The second most likely scenario to manifest in oil recovery is the backward checkmark recovery. This scenario is quite similar to the U-shaped recovery in terms of the influence of job growth on net absorption, with net absorption just slightly lower than the U-shaped scenario (green line,Figure4).Specifically,netabsorption is predicted to be 6.1 million sq. ft. in 2016 (80% prediction interval 0.6 to 11.7 million sq. ft.), followed by 8.1 million sq. ft. in 2017 (80% prediction interval 2.5 to 13.7 million sq. ft.), and 7.9 million sq. ft. in 2018 (80% prediction interval 2.3 to 13.4 million sq. ft.).
Under a damaged oil industry (orange line, Figure 4), net absorption differs most from the other scenarios in the year 2017 with a substantially lower net absorption. Net absorption is predicted to be 6.1 million sq. ft. in 2016 (80% prediction interval 0.5 to 11.6 million sq. ft.), followed by 7.1 million sq. ft. in 2017 (80% prediction interval 1.5 to 12.6 million sq. ft.), and 7.5 million sq. ft. in 2018 (80% prediction interval 2.0 to 13.0 million sq. ft.).
Caveats and Uncertainty in Absorption Forecasts
We have assumed 80% prediction intervals. This is a probability of 0.80, which means that, while we are 80% certain, 2 out of 10 cases may fall outside this prediction interval given the noise associated with the data. If this were NBA free throws, we would likely bet on the shooter at 80% to win the game, but in two instances we would lose our bet.

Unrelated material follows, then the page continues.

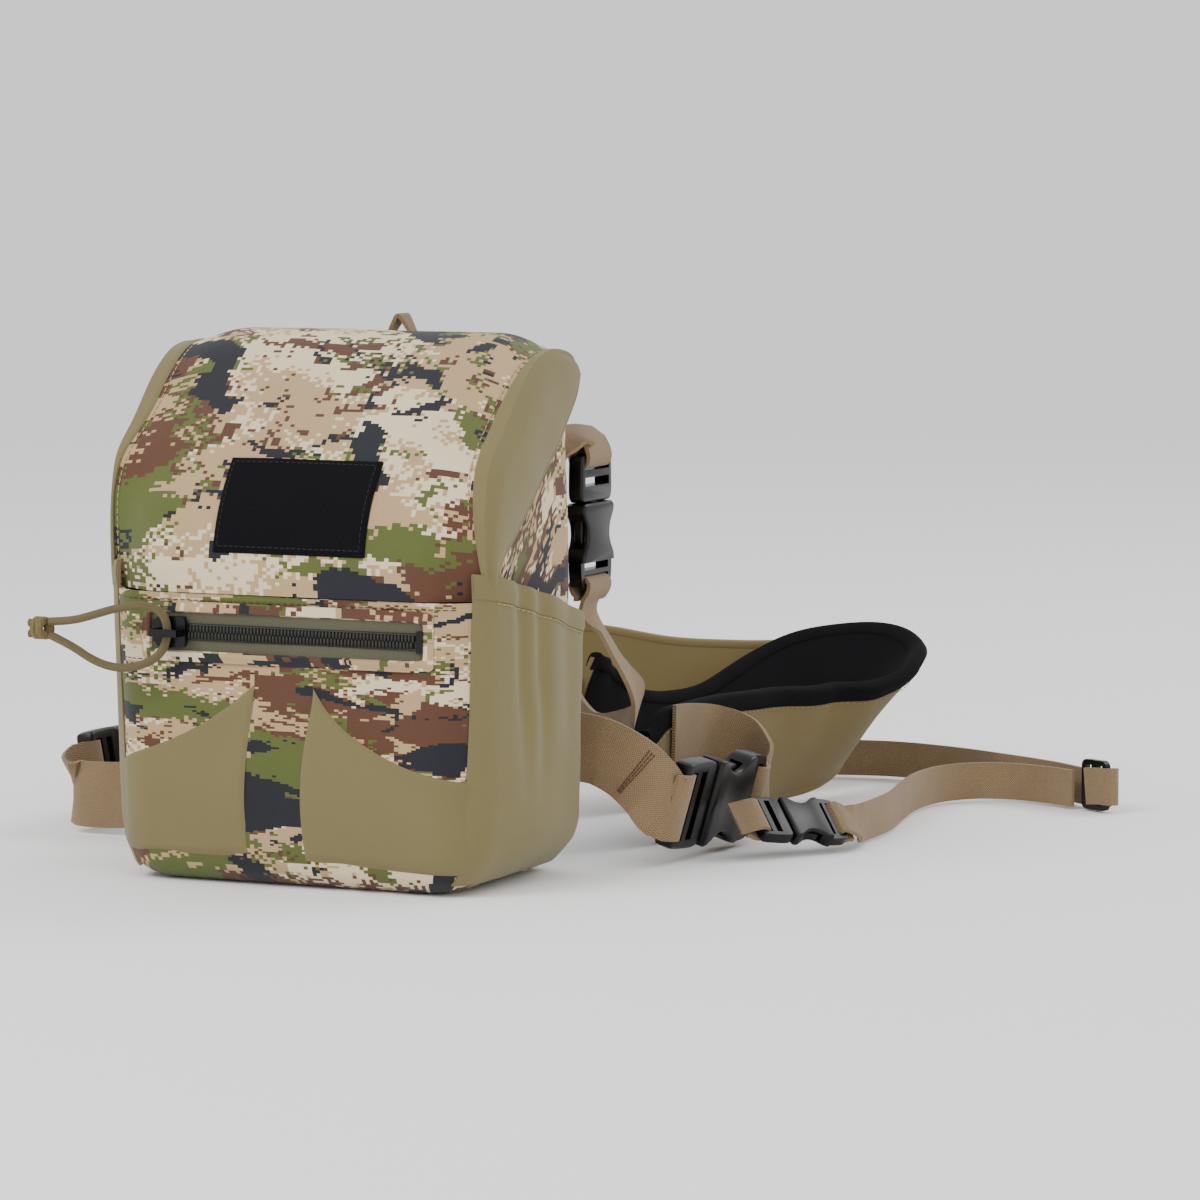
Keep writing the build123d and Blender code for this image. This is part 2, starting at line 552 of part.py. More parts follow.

In predictive analytics, it is important to note whether the new values of the predictor variable (job growth) is within the range of the original data on which the projections are based. Extrapolation far outside the original data range can lead to unreliable predictions. In our case, job growth of original data ranges from -110,000 to +115,000. Most forecasted job numbers are well within this data range, which increases the likelihood of a reliable prediction.